Does anyone know anything about any of these units.









I need to find a unit that has the same tuner as my DRX9255 (part number 8801950B and board number 099-9967-04). Supposedly all of these have the same tuner. (The pair from 2004 are mcintosh ford GT units) A fair number of these units in Europe seem to come with RDS (which uses a different board that isn't compatible) Ideally i need to find one that didn't come with it in europe. If anyone happens to have one of the units off the list and doesn't mind taking the lid off, pictures of the tuner module would be really helpful.


----------



## smgreen20 (Oct 13, 2006)

From that list I have, 

5780CD
6770
7770 and 
DRX8275

My next few days are hectic so I don't know when or if even, that I could get to them.


----------



## smgreen20 (Oct 13, 2006)

**Phone post** EDIT


----------



## sqhhr (Mar 11, 2008)

I have the 5790 cassette hu. 

Sent from my DROID RAZR using Tapatalk


----------



## sqhhr (Mar 11, 2008)

I would be willing to sell the 5790. It's been in storage since 97. I had it cleaned up a few years ago. Its still fully functional and works great. I just love the dead head. 

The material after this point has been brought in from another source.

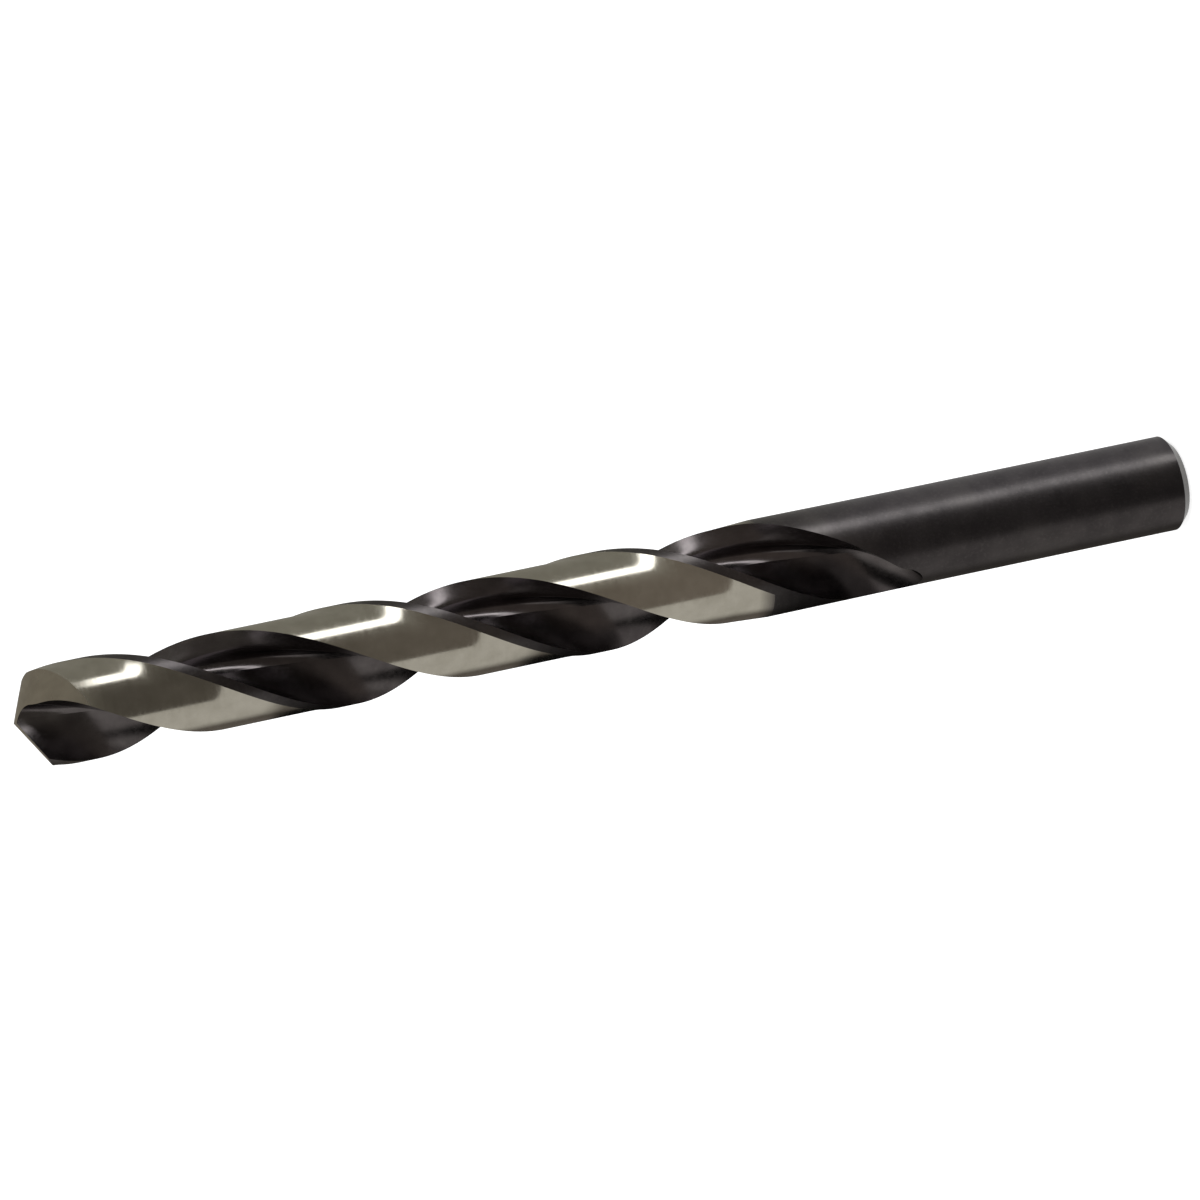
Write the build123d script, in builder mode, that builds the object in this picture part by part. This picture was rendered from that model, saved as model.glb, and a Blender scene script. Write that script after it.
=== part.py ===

Sent from my DROID RAZR using Tapatalk


----------



## chithead (Mar 19, 2008)

I have a broken DRX9255 laying in my sunroom. CD mechanism is what is busted. It won't load or play CDs. Not sure what it would cost to ship, but I'd be happy to get rid of it.


----------



## smgreen20 (Oct 13, 2006)

sqhhr said:


> I would be willing to sell the 5790. It's been in storage since 97. I had it cleaned up a few years ago. Its still fully functional and works great. I just love the dead head.
> 
> Sent from my DROID RAZR using Tapatalk


How much and pics? 
I just scored a DSP-959E to connect to that unit. Would love to have.

I am a Clarion collector after all.

PM me.


----------



## --Kei-- (Sep 8, 2011)

Thanks to all those who replied. I've sorted out a way to get a tuner module now thanks to chithead.


----------



## bigvjza80 (Feb 24, 2011)

I don't know the year or the the model # but I had a early 90's double din clarion.


----------